In the futures market, leverage multiplies both gains and losses. This means that a Hammer forming after a massive, leveraged sell-off can lead to a violent, fast-moving reversal (a short squeeze) because forced liquidations add fuel to the buying pressure. Conversely, a Doji indicating indecision in a highly leveraged market can precede a sharp move in either direction, as traders rush to exit positions that are no longer supported by conviction.

When analyzing high-leverage environments, traders often refer to specific derived metrics. For instance, understanding the current state of Ethereum volatility indices can give you a broader context for how aggressively traders are pricing in future price swings for major assets, which affects how much weight you should assign to a small candle pattern.

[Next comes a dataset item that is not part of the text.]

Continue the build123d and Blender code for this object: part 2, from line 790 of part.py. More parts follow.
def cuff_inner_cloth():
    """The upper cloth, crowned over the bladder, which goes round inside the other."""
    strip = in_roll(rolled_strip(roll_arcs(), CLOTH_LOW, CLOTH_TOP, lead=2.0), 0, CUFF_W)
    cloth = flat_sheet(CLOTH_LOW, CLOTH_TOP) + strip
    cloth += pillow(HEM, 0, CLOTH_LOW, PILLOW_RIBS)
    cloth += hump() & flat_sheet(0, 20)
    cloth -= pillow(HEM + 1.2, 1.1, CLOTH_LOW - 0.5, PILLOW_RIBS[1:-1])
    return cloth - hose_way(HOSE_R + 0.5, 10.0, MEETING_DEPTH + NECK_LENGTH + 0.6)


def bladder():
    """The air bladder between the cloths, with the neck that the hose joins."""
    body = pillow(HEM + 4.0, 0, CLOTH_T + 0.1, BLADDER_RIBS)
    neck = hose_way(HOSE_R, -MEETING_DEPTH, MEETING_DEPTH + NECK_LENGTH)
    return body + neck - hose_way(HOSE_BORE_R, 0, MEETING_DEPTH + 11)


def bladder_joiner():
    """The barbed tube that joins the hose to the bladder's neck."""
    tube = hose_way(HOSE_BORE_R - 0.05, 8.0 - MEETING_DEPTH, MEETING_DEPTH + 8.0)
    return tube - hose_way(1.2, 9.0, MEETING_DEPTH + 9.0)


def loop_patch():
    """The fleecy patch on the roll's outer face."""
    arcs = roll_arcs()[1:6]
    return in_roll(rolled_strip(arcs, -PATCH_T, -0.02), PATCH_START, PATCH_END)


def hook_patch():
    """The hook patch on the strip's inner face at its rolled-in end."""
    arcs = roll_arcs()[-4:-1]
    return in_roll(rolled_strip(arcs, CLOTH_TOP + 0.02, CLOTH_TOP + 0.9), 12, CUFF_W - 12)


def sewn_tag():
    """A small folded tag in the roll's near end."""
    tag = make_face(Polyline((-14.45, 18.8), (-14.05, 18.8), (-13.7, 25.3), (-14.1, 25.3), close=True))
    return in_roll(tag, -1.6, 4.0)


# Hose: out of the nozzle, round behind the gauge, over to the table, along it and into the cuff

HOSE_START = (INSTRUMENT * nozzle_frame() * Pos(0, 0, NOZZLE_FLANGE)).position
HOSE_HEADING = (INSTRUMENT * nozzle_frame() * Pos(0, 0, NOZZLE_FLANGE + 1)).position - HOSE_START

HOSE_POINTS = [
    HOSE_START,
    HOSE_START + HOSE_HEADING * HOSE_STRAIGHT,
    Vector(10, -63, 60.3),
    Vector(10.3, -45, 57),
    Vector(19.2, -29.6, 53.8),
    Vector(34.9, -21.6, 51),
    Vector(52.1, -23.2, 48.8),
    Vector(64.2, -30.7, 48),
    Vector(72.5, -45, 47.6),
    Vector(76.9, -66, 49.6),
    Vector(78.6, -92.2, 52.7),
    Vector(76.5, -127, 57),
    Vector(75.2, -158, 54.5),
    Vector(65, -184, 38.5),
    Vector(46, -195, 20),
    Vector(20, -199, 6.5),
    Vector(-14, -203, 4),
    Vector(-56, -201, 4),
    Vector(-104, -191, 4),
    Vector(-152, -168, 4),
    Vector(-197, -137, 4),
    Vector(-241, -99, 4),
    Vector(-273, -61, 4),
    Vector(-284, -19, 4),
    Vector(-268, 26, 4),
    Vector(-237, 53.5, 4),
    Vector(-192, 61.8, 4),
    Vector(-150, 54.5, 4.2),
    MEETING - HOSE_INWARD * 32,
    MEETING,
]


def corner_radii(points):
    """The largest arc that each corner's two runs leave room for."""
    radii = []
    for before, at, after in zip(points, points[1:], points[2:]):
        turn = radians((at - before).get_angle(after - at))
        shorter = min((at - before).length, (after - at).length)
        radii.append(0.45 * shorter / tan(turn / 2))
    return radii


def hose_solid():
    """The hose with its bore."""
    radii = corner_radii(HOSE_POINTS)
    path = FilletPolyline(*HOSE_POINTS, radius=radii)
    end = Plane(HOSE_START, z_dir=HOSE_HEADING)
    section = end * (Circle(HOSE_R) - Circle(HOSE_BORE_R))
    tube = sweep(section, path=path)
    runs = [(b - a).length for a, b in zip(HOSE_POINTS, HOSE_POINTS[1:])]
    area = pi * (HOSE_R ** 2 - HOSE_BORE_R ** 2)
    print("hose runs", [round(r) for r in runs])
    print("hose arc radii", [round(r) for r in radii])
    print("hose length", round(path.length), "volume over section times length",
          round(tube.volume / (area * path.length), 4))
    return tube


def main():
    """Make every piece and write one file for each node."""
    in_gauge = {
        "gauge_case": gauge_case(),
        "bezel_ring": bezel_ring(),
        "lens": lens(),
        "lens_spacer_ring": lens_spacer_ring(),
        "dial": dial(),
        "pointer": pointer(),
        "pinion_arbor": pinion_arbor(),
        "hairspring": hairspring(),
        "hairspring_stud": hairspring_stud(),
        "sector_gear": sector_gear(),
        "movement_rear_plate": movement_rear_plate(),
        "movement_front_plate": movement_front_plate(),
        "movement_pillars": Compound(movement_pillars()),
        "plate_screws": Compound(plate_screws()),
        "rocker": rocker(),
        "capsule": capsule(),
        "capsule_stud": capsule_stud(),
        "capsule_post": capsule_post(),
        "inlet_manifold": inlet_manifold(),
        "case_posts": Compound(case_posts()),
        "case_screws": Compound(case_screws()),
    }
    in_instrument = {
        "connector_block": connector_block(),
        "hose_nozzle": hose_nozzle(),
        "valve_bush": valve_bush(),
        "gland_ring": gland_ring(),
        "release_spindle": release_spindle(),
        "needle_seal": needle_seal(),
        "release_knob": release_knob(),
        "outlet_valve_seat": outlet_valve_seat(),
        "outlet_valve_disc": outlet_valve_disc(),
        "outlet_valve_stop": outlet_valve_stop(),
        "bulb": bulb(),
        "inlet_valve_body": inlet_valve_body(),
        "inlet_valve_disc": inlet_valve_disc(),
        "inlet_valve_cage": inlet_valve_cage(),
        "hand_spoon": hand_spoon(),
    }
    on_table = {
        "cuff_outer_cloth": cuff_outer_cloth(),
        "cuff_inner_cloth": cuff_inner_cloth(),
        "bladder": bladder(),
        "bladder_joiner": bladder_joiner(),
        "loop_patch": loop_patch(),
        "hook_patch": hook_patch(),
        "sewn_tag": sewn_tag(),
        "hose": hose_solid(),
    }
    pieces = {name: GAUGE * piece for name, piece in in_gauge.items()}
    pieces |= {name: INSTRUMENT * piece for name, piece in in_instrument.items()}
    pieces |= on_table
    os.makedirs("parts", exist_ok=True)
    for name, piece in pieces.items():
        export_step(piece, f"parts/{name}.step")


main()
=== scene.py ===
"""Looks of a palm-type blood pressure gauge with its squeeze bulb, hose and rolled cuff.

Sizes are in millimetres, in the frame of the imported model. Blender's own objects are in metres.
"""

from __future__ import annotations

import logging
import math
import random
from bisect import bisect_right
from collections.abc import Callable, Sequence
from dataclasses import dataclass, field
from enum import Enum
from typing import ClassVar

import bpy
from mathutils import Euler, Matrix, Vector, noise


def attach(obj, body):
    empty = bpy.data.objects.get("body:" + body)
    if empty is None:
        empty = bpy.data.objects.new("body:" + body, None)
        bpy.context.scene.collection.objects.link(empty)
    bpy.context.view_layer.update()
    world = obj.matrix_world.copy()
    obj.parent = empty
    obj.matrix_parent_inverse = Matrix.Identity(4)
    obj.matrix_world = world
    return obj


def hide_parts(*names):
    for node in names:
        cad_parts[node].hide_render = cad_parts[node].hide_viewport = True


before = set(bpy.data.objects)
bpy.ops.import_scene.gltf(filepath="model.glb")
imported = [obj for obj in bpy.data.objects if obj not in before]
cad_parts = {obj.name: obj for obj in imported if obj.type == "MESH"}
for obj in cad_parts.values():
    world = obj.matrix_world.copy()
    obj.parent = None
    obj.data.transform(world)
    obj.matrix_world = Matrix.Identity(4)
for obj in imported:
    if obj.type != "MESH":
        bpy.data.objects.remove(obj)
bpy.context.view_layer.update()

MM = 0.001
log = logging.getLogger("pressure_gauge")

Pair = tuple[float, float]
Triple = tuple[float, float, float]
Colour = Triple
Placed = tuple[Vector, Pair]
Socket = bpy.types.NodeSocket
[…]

      1. The Importance of Timeframe

A Hammer on a 5-minute chart is far less significant than a Hammer on a Daily or Weekly chart.

  • **Short Timeframes (1m, 5m, 15m):** Patterns here reflect intraday noise and are best used for scalping or very short-term entries/exits within a larger trend.
  • **Medium Timeframes (1H, 4H):** These are excellent for swing trading. A confirmed Hammer here often signals a multi-day move.
  • **Long Timeframes (Daily, Weekly):** Patterns on these charts represent significant shifts in institutional sentiment and are the most reliable indicators of major Reversal Signals.

Conclusion: Mastering Simplicity

The Hammer and the Doji are not magic bullets, but they are essential tools for reading the immediate battle between buyers and sellers. For beginners entering the crypto trading arena, focusing on mastering these single-candle signals—and critically, learning to confirm them with indicators like RSI, MACD, and Bollinger Bands—will build a solid foundation.

Always remember that trading involves risk, particularly when navigating the high-risk, high-reward environment of crypto futures. Use these patterns to inform your analysis, manage your risk meticulously, and never trade based on a single signal alone. Consistent application and context awareness are the keys to decoding the market's subtle language.